## To do
Output each line of the material exactly as it stands.
───── Source excerpt
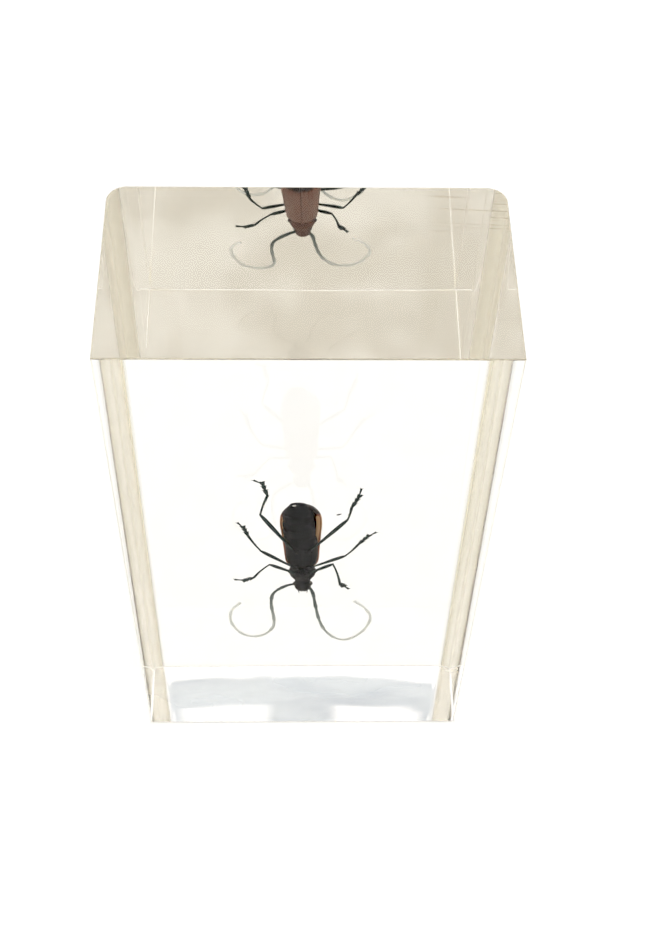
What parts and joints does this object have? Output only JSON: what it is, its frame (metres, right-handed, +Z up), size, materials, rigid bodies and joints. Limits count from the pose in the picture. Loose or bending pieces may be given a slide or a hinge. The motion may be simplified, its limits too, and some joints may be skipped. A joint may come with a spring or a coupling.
{
  "type": "insect in resin block",
  "caption": "Upright clear resin block with rounded rear edges, holding a small longhorn beetle head down with its belly to the front.",
  "frame": {"origin": "centre of the flat foot that the block stands on", "axes": "+Z up along the block's height, +X across its width to the beetle's right, +Y through its thickness, from the front that shows the beetle's belly to the back"},
  "size_m": [0.04, 0.0224, 0.075],
  "materials": {
    "clear_resin": "cast and polished clear polyester resin, faintly yellow",
    "black_shell": "black insect cuticle with a faint violet sheen",
    "wing_shell": "reddish brown insect cuticle, translucent orange at the side margins",
    "limb_shell": "black insect cuticle with a dark teal metallic sheen"
  },
  "bodies": {
    "root": {"resin_front": "clear_resin", "resin_back": "clear_resin", "head": "black_shell", "pronotum": "black_shell", "abdomen": "black_shell", "wing_case_left": "wing_shell", "wing_case_right": "wing_shell", "leg_front_left": "limb_shell", "leg_front_right": "limb_shell", "leg_middle_left": "limb_shell", "leg_middle_right": "limb_shell", "leg_hind_left": "limb_shell", "leg_hind_right": "limb_shell", "antenna_left": "limb_shell", "antenna_right": "limb_shell"}
  },
  "joints": []
}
──────────
## Exercise answer
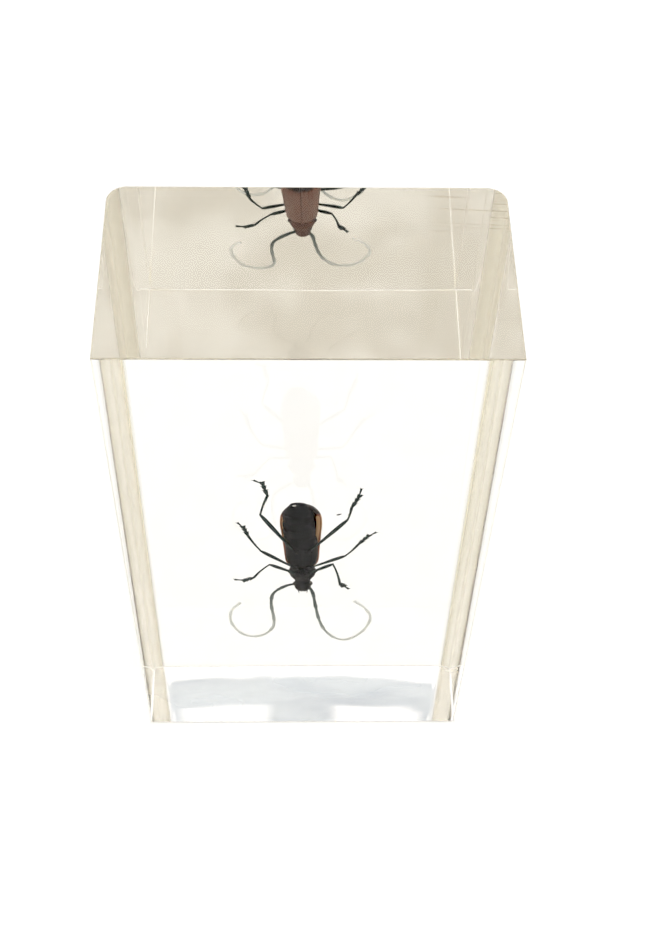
What parts and joints does this object have? Output only JSON: what it is, its frame (metres, right-handed, +Z up), size, materials, rigid bodies and joints. Limits count from the pose in the picture. Loose or bending pieces may be given a slide or a hinge. The motion may be simplified, its limits too, and some joints may be skipped. A joint may come with a spring or a coupling.
{
  "type": "insect in resin block",
  "caption": "Upright clear resin block with rounded rear edges, holding a small longhorn beetle head down with its belly to the front.",
  "frame": {"origin": "centre of the flat foot that the block stands on", "axes": "+Z up along the block's height, +X across its width to the beetle's right, +Y through its thickness, from the front that shows the beetle's belly to the back"},
  "size_m": [0.04, 0.0224, 0.075],
  "materials": {
    "clear_resin": "cast and polished clear polyester resin, faintly yellow",
    "black_shell": "black insect cuticle with a faint violet sheen",
    "wing_shell": "reddish brown insect cuticle, translucent orange at the side margins",
    "limb_shell": "black insect cuticle with a dark teal metallic sheen"
  },
  "bodies": {
    "root": {"resin_front": "clear_resin", "resin_back": "clear_resin", "head": "black_shell", "pronotum": "black_shell", "abdomen": "black_shell", "wing_case_left": "wing_shell", "wing_case_right": "wing_shell", "leg_front_left": "limb_shell", "leg_front_right": "limb_shell", "leg_middle_left": "limb_shell", "leg_middle_right": "limb_shell", "leg_hind_left": "limb_shell", "leg_hind_right": "limb_shell", "antenna_left": "limb_shell", "antenna_right": "limb_shell"}
  },
  "joints": []
}